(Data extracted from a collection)
———

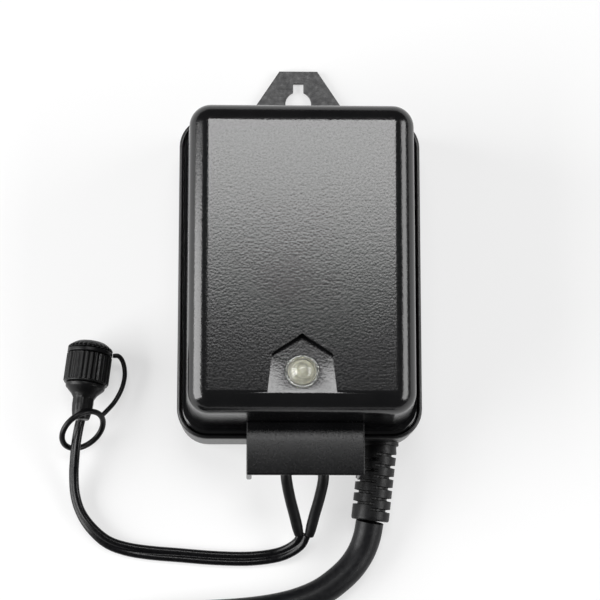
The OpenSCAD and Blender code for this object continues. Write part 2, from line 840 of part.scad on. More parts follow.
module connector_seal() {
    color("#5a2f28") at_connector() translate([0, 0, 1.05]) difference() {
        cylinder(r = spigot_d / 2, h = 1.3);
        translate([0, 0, -1]) cylinder(r = 5.85, h = 4);
    }
}

module dust_cap() {
    skirt_r = cap_d / 2 - 0.5;
    color("#17181a") at_connector() difference() {
        union() {
            rotate_extrude() polygon([[0, 0.1], [skirt_r, 0.1], [skirt_r, cap_groove],
                [7.6, cap_groove], [7.6, cap_groove + cap_collar_t],
                [8.1, cap_groove + cap_collar_t], [7.4, cap_end - 2], [5.6, cap_end - 0.6],
                [0, cap_end]]);
            for (k = [0:cap_ribs - 1])
                rotate(360 * k / cap_ribs) translate([skirt_r, 0, 0.9])
                    cylinder(r = 0.5, h = cap_groove - 0.9, $fn = 16);
        }
        cylinder(r = spigot_d / 2 + thread_gap, h = cavity_l);
    }
}

module cap_tether() {
    color("#1c1c1e") {
        at_connector() translate([0, 0, cap_groove + 0.15]) difference() {
            cylinder(r = 9.1, h = cap_collar_t - 0.3);
            translate([0, 0, -1]) cylinder(r = 7.6 + thread_gap, h = 5);
        }
        translate(tether_ring_at) rotate(tether_ring_turn)
            rotate_extrude() translate([tether_ring_r, 0]) circle(tether_r, $fn = 24);
        swept_tube(strap_route, 0.9, 1.2);
    }
}

// ---- Mains cord ----

// Places its children on the grip's barrel, with its length along z
module at_grip() {
    translate([grip_x, grip_barrel_y, grip_z]) rotate(grip_turn) children();
}

module cord_grip() {
    color("#19191b") {
        rod_y([grip_x, grip_barrel_y - 1.2, grip_z], grip_collar_r, grip_wall_y - grip_barrel_y + 1);
        rod_y([grip_x, grip_wall_y - 0.4, grip_z], 5.4, 4.4);
        rod_y([grip_x, grip_wall_y + wall + 0.7, grip_z], 6.4, 1.3);
        difference() {
            at_grip() cylinder(d = grip_d, h = grip_l);
            at_grip() for (i = [0:grip_slots - 1])
                translate([(i % 2 == 0 ? 1 : -1) * grip_d / 2, 0, 4.2 + i * grip_pitch])
                    cube([6, 11, 0.9], center = true);
            block([grip_x - 10, grip_wall_y - 0.2, 0], [grip_x + 10, grip_wall_y + 5, 20]);
        }
    }
}

module mains_cord_run() {
    color("#161617") swept_tube(cord_route, cord_d / 2, cord_d / 2, 10);
}

// Outer shape of the coil: a flat bundle of two layers with a crown on top
module mains_cord_coil() {
    bevel = cord_d * 0.3;
    color("#161617") translate(coil_at) rotate_extrude()
        polygon([[coil_in_r + bevel, 0], [coil_out_r - bevel, 0], [coil_out_r, bevel],
            [coil_out_r, coil_layers_h - bevel], [coil_d / 2 + bevel, coil_top_h],
            [coil_d / 2 - bevel, coil_top_h], [coil_in_r, coil_layers_h - bevel],
            [coil_in_r, bevel]]);
}

module mains_cord_tail() {
    color("#161617") swept_tube(tail_route, cord_d / 2, cord_d / 2, 10);
}

// Strap closed round the coil's bundle, just off its surface
module cord_tie() {
    gap = 0.6;
    color("#222224") translate(coil_at) rotate(tie_turn) translate([coil_d / 2, 0, 0])
        rotate([90, 0, 0]) translate([0, 0, -tie_w / 2]) linear_extrude(tie_w) difference() {
            translate([-cord_d - gap - tie_t, 0])
                square([2 * (cord_d + gap + tie_t), coil_top_h + gap + tie_t]);
            translate([-cord_d - gap, -1])
                square([2 * (cord_d + gap), coil_top_h + gap + 1]);
        }
}

// Places its children on the plug's axis, lying down, with its length along z
module at_plug() {
    translate(plug_at) rotate([0, 0, tail_turn]) rotate([0, 90, 0]) children();
}

module plug_body() {
    r = plug_d / 2;
    color("#1a1a1c") at_plug() difference() {
        rotate_extrude() polygon([[0, 0.1], [6.6, 0.1], [7.6, 12], [12, 18], [13.4, 30],
            [r, 37], [r, plug_l], [0, plug_l]]);
        for (side = [-1, 1])
            translate([side * (r - 1.2), 0, plug_l - 3]) cube([2.6, 7, 10], center = true);
    }
}

module plug_pins() {
    color("#c3c6ca") at_plug() translate([0, 0, plug_l]) for (side = [-1, 1])
        translate([0, side * plug_pin_gap / 2, 0]) {
            cylinder(d = plug_pin_d, h = plug_pin_l - 1.2);
            translate([0, 0, plug_pin_l - 1.2])
                cylinder(d1 = plug_pin_d, d2 = plug_pin_d - 1.8, h = 1.2);
        }
}

module plug_earth_clips() {
    color("#c3c6ca") at_plug() for (side = [-1, 1])
        translate([side * (plug_d / 2 - 1.6), 0, plug_l - 3.4]) cube([1, 5, 6], center = true);
}

front_cover();
rear_tray();
case_gasket();
case_screws();
hanger_plate();
hanger_screws();
sensor_lens();
lens_seal();
lens_clip();
light_cell();
sensor_board();
relay();
capacitor();
board_parts();
board_screws();
transformer_core();
winding_former();
primary_winding();
secondary_winding();
transformer_saddle();
transformer_screws();
overload_cutout();
mains_wires();
outlet_wires();
switch_wires();
terminal_block();
terminal_hood();
terminal_plates();
wire_lugs();
washer_left();
washer_right();
screw_left();
screw_right();
sleeve_left();
sleeve_right();
output_lead();
connector_body();
connector_contacts();
connector_seal();
dust_cap();
cap_tether();
cord_grip();
mains_cord_run();
mains_cord_coil();
mains_cord_tail();
cord_tie();
plug_body();
plug_pins();
plug_earth_clips();
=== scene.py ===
"""An outdoor low-voltage power box with a light sensor, lying on its back with its leads."""
import math

import bmesh
import bpy
from mathutils import Matrix, Vector


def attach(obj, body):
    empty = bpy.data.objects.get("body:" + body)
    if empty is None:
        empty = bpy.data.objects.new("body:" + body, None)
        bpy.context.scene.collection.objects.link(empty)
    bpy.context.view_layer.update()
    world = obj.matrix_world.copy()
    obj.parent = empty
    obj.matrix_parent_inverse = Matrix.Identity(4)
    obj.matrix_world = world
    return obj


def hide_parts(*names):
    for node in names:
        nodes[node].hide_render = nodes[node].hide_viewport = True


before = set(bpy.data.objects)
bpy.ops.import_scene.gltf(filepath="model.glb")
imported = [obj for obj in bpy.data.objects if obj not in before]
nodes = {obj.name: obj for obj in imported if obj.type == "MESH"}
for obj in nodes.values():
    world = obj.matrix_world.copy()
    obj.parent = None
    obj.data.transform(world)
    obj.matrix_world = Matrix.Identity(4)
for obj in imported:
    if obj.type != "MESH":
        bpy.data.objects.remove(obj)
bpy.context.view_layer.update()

MM = 0.001
UP = Vector((0, 0, 1))
NORTH = Vector((0, 1, 0))
scene = bpy.context.scene


# ---- Sizes, as in the CAD source ----

FLANGE_W, FLANGE_L = 92 * MM, 124 * MM
CASE_Y = -5 * MM
COVER_Y = -3.7 * MM
CASE_TOP = 60 * MM
WALL = 2.4 * MM
COVER_W, COVER_L = 85.4 * MM, 117.4 * MM
COVER_FOOT, COVER_RIM_TOP = 21.4 * MM, 23.6 * MM
COVER_CORNER_R, COVER_EDGE, COVER_DRAFT = 9 * MM, 8 * MM, 1.2 * MM
FLANGE_CORNER_R = 11.5
FILLET_H, FILLET_STEPS = 3.6 * MM, 9
BOSS_PLACES = [(x * MM, y * MM) for x in (-35.5, 35.5) for y in (-56, 46)]
RECESS_W, RECESS_DEPTH = 25 * MM, 4 * MM
RECESS_TOP_Y, RECESS_FOOT_Y = -32.7 * MM, -54.5 * MM
RECESS_LEAN = math.atan(RECESS_DEPTH / (RECESS_TOP_Y - RECESS_FOOT_Y))
RECESS_L = (RECESS_TOP_Y - RECESS_FOOT_Y) / math.cos(RECESS_LEAN)
SHOULDER_DROP, SHOULDER_W = 7.4 * MM, 0.88 * RECESS_W
GLAND_X, GLAND_Y, GLAND_Z = 30.4 * MM, -67 * MM, 9.8 * MM
LENS_Y = -46.4 * MM
LENS_Z = CASE_TOP - (LENS_Y - RECESS_FOOT_Y) * math.tan(RECESS_LEAN)

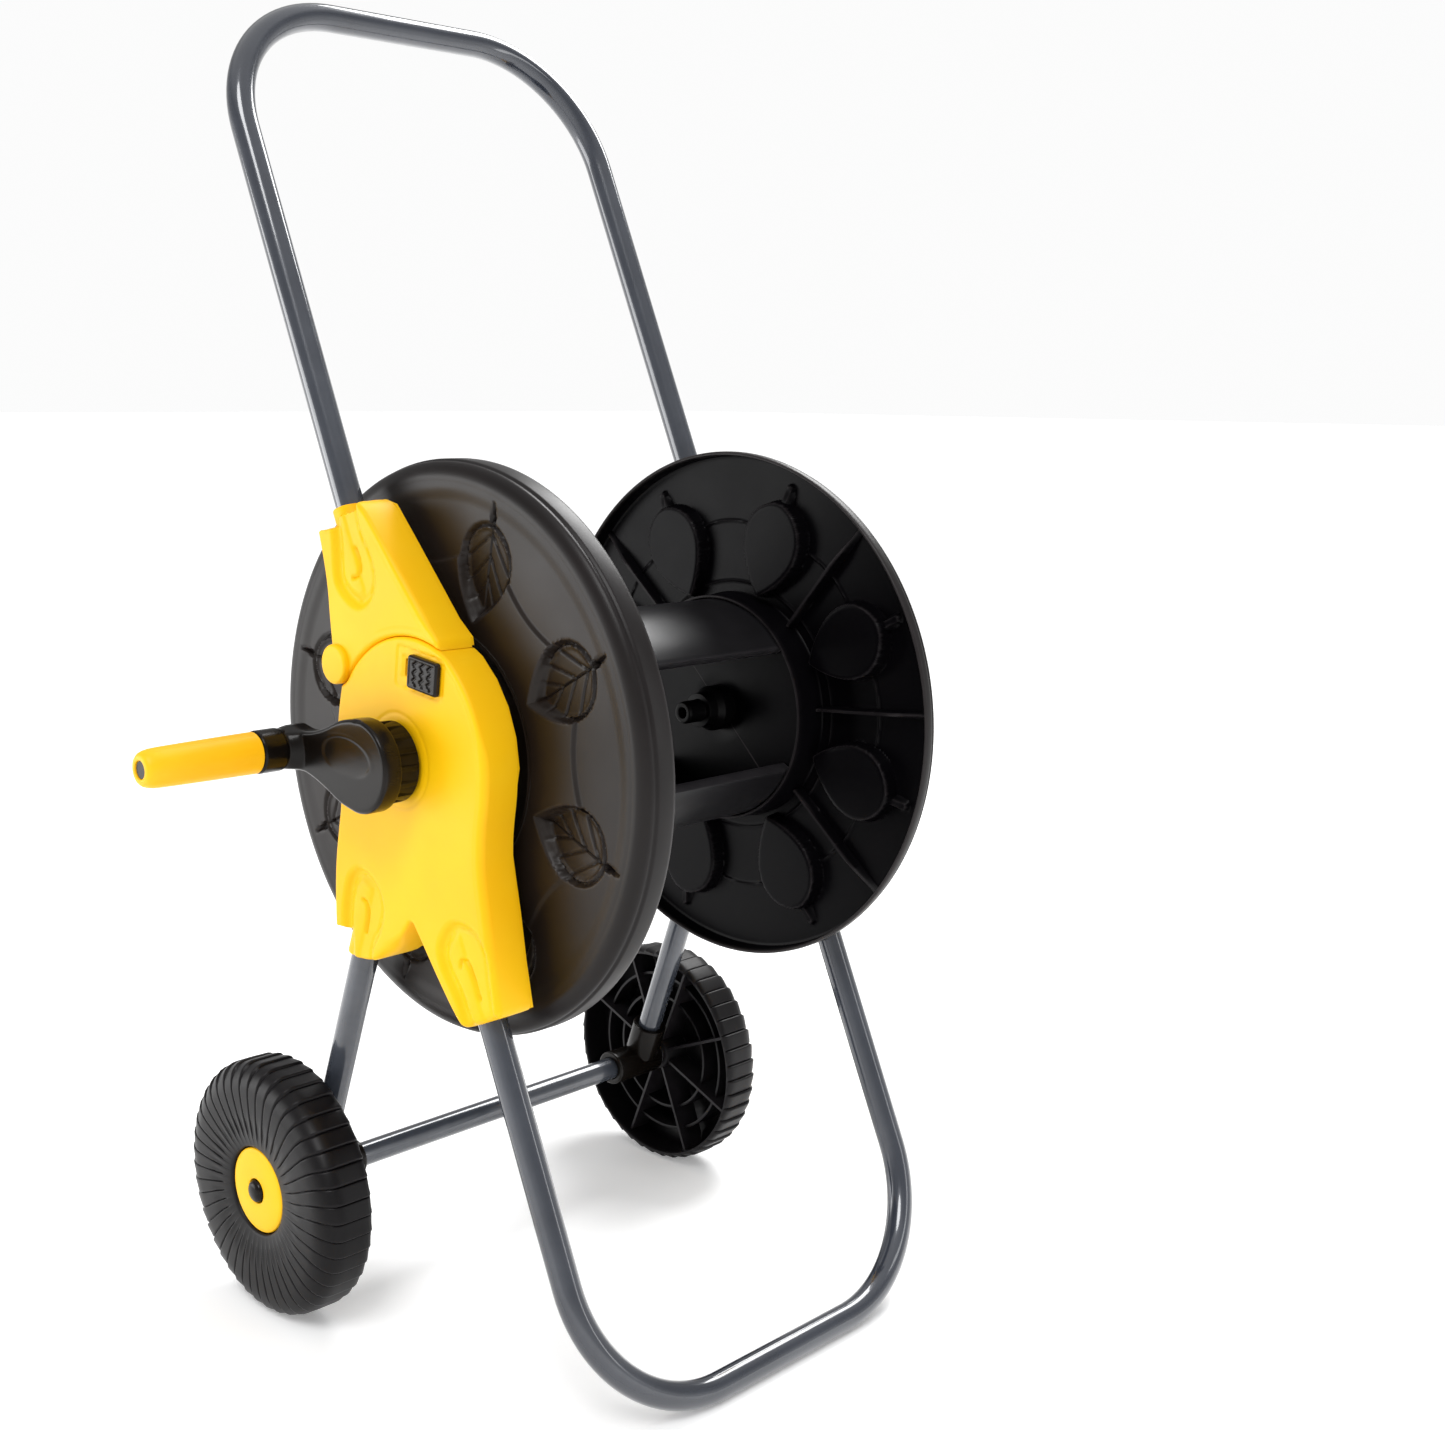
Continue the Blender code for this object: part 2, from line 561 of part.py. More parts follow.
def bracket(side, sign):
    low, low_cavity = cover("lower_bracket_" + side, lower_outline(), sign, YELLOW, REEL, 0)
    cut(low, low_cavity)
    leg_end = Vector((sign * LEG_X, 0, 0)) + HUB_POINT - LEG_DIR * 140.0
    rear_end = wheel_leg_point(sign, 200.0)
    cutters = [
        slot_for(leg_end, -LEG_DIR, TUBE_R, sign),
        slot_for(rear_end, -WHEEL_LEG_DIR, TUBE_R, sign),
        prism("window", lock_rect(LOCK_STEM[0] - GAP, LOCK_STEM[1] + LOCK_TRAVEL + GAP, LOCK_STEM[2] - GAP, LOCK_STEM[3] + GAP, 1.0), sign * 165.0, sign * 180.0),
        rod("spindle_hole", [(165.0, 14.3), (180.0, 14.3)], None, REEL, (sign, 0, 0), 24),
    ]
    if sign > 0:
        t = math.radians(31.0)
        d = Vector((0, -math.cos(t), math.sin(t)))
        peg = rod("peg", [(0.0, 6.6), (24.0, 6.6), (26.6, 5.6), (27.8, 3.4)], YELLOW, tuple(Vector((sign * 161.0, 0, HUB_Z)) + d * 79.0), d, 16)
        union(low, peg)
    cut(low, *cutters)
    pin = Vector((0, PIN_AT[0], PIN_AT[1] + HUB_Z))
    # back plate of the lower bracket, with the ear that carries the hinge pin
    plate = prism("lower_back_" + side, hub(offset(lower_outline(4), 0.8)), sign * PLATE_IN, sign * PLATE_OUT, YELLOW, REEL)
    ear = rod("ear", [(PLATE_IN, 12.0), (PLATE_OUT, 12.0)], YELLOW, tuple(pin), (sign, 0, 0), 24)
    tab = [(y + PIN_AT[0], z + PIN_AT[1]) for y, z in ((5.2, -3.0), (-6.5, -22.0), (-16.5, -17.0), (-5.2, 3.0))]
    union(plate, ear, prism("tab", hub(tab), sign * PLATE_IN, sign * PLATE_OUT, YELLOW))
    cut(plate, rod("pin_hole", [(140.0, 4.3), (155.0, 4.3)], None, tuple(pin), (sign, 0, 0), 16), rod("hub_hole", [(140.0, 14.3), (155.0, 14.3)], None, REEL, (sign, 0, 0), 24))
    # upper bracket
    up, up_cavity = cover("upper_bracket_" + side, upper_outline(), sign, YELLOW, PIN, 0)
    cut(up, up_cavity)
    knuckle = rod("knuckle", [(148.4, 12.95), (177.0, 12.95), (178.2, 11.8)], YELLOW, tuple(pin), (sign, 0, 0), 24)
    union(up, knuckle)
    top_end = Vector((sign * LEG_X, 0, 0)) + HUB_POINT + LEG_DIR * 140.0
    cut(up, slot_for(top_end, LEG_DIR, TUBE_R, sign), rod("pin_bore", [(140.0, 4.3), (172.0, 4.3)], None, tuple(pin), (sign, 0, 0), 16))
    back = prism("upper_back_" + side, hub(offset(upper_outline(4), 0.8)), sign * PLATE_IN, sign * PLATE_OUT, YELLOW, PIN)
    cut(back, rod("clear", [(140.0, 13.4), (155.0, 13.4)], None, tuple(pin), (sign, 0, 0), 24))
    rod("hinge_pin_" + side, [(143.4, 6.4), (145.3, 6.4), (145.3, 4.0), (171.6, 4.0)], STEEL, tuple(pin), (sign, 0, 0), 16)
    turned("spindle_bush_" + side, [(145.9, 9.4 if sign < 0 else 10.4), (176.4 if sign < 0 else 174.2, 9.4 if sign < 0 else 10.4), (176.4 if sign < 0 else 174.2, 14.0), (145.9, 14.0)], BLACK, REEL, (sign, 0, 0), 16)
    # lock button: it slides over the face, its stem runs in the slot and the flange behind keeps it in
    hy, hz = LOCK_SIZE[0] / 2, LOCK_SIZE[1] / 2
    face = lock_rect(-hy, hy, -hz, hz)
    button = prism("lock_slider_" + side, face, 0, 0, BLACK, (0, *hub([LOCK_AT])[0]),
                   insets=[(sign * (FACE + GAP), face), (sign * 177.2, face), (sign * 178.2, lock_rect(1 - hy, hy - 1, 1 - hz, hz - 1))])
    stem = prism("stem", lock_rect(*LOCK_STEM, 1.0), sign * 170.0, sign * 176.0, BLACK)
    flange = prism("flange", lock_rect(LOCK_STEM[0] + 1.0, LOCK_STEM[1] - 1.0, LOCK_STEM[2] - 2.5, LOCK_STEM[3] + 2.5), sign * 168.6, sign * 171.4, BLACK)
    union(button, stem, flange)


for sign, side in ((-1, "left"), (1, "right")):
    bracket(side, sign)

# ------------------------------------------------------------------ water inlet
inlet = turned("inlet_body", [
    (150.4, 3.6), (150.4, 5.7), (174.8, 5.7), (174.8, 19.5), (178.2, 19.5), (179.2, 12.0), (189.0, 11.0), (189.0, 15.4), (190.2, 17.4), (194.0, 17.4),
    (195.2, 9.4), (221.0, 9.0), (221.0, 3.6),
], BLACK, REEL, (1, 0, 0), 16)
turned("inlet_nut", [(195.6, 9.8), (195.6, 14.4), (197.0, 15.4), (203.6, 15.4), (205.0, 14.4), (205.0, 9.8)], BLACK, REEL, (1, 0, 0), 16)
turned("inlet_nipple", [(205.4, 9.5), (205.4, 11.6), (210.0, 11.6), (211.0, 10.8), (INLET_END - 1.5, 10.8), (INLET_END, 9.6), (INLET_END, 4.2), (221.4, 4.2), (221.4, 9.5)], BLACK, REEL, (1, 0, 0), 16)
turned("inlet_seal", [(173.3, 6.2), (174.4, 6.2), (174.4, 9.0), (173.3, 9.0)], SEAL, REEL, (1, 0, 0), 16)
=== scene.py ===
"""Looks for the garden hose reel cart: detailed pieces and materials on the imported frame."""
import math

import bpy
import numpy as np
from mathutils import Matrix, Vector
from mathutils.geometry import delaunay_2d_cdt


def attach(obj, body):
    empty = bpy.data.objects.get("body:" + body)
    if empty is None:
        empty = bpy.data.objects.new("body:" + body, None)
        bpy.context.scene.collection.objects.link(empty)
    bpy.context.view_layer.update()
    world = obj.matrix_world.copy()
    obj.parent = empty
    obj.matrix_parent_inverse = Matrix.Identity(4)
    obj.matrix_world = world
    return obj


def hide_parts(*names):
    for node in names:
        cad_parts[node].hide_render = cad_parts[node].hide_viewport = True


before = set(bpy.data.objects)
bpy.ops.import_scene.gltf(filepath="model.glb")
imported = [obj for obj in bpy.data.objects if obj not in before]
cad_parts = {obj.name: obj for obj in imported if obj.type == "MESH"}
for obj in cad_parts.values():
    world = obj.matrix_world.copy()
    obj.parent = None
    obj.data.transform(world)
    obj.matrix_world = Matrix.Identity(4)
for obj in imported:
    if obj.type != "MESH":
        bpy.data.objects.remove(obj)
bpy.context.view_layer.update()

MM = 0.001
# The working frame is the CAD model's own: X along the reel's axis, the axis at y = 0, z = HUB_Z.
FOOT_Z = 9.4 * math.cos(math.pi / 20)
HANDLE_TOP_Z = 891.2
LEG_LEAN = 0.442
LEG_Y0 = -175.3
HANDLE_TOP_Y = LEG_Y0 + (HANDLE_TOP_Z - FOOT_Z) * LEG_LEAN
SHIFT = np.array([42.0, (186.0 - HANDLE_TOP_Y - 9.4) / 2.0, 0.0])
HUB_Z = 407.5
LEG_X = 157.4
AXLE = np.array([0.0, 129.9, 90.0])
FACE = 174.5
BACK = 148.0
PIN_AT = (63.5, 54.0)
SEAM_CENTRE = (-12.0, -2.0)
REACH = math.hypot(PIN_AT[0] - SEAM_CENTRE[0], PIN_AT[1] - SEAM_CENTRE[1])
SEAM_UP = REACH - 13.0
SEAM_LOW = SEAM_UP - 0.3
LEG_DIR = np.array([0.0, LEG_LEAN, 1.0]) / math.hypot(LEG_LEAN, 1.0)
WLEG_DIR = np.array([0.0, -0.375, 1.0]) / math.hypot(0.375, 1.0)


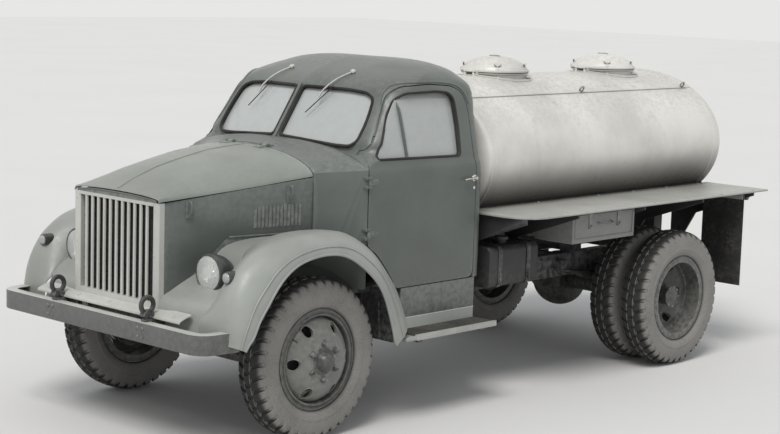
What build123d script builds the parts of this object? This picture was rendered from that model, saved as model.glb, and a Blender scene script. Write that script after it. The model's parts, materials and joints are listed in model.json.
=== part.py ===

———

### Exercise task
Using the entries above, extract exactly the span from the line with "sleeve_left();" to the line with "# ---- Sizes, as", both lines included; leave out everything else.

### The reply
sleeve_left();
sleeve_right();
output_lead();
connector_body();
connector_contacts();
connector_seal();
dust_cap();
cap_tether();
cord_grip();
mains_cord_run();
mains_cord_coil();
mains_cord_tail();
cord_tie();
plug_body();
plug_pins();
plug_earth_clips();
=== scene.py ===
"""An outdoor low-voltage power box with a light sensor, lying on its back with its leads."""
import math

import bmesh
import bpy
from mathutils import Matrix, Vector


def attach(obj, body):
    empty = bpy.data.objects.get("body:" + body)
    if empty is None:
        empty = bpy.data.objects.new("body:" + body, None)
        bpy.context.scene.collection.objects.link(empty)
    bpy.context.view_layer.update()
    world = obj.matrix_world.copy()
    obj.parent = empty
    obj.matrix_parent_inverse = Matrix.Identity(4)
    obj.matrix_world = world
    return obj


def hide_parts(*names):
    for node in names:
        nodes[node].hide_render = nodes[node].hide_viewport = True


before = set(bpy.data.objects)
bpy.ops.import_scene.gltf(filepath="model.glb")
imported = [obj for obj in bpy.data.objects if obj not in before]
nodes = {obj.name: obj for obj in imported if obj.type == "MESH"}
for obj in nodes.values():
    world = obj.matrix_world.copy()
    obj.parent = None
    obj.data.transform(world)
    obj.matrix_world = Matrix.Identity(4)
for obj in imported:
    if obj.type != "MESH":
        bpy.data.objects.remove(obj)
bpy.context.view_layer.update()

MM = 0.001
UP = Vector((0, 0, 1))
NORTH = Vector((0, 1, 0))
scene = bpy.context.scene


# ---- Sizes, as in the CAD source ----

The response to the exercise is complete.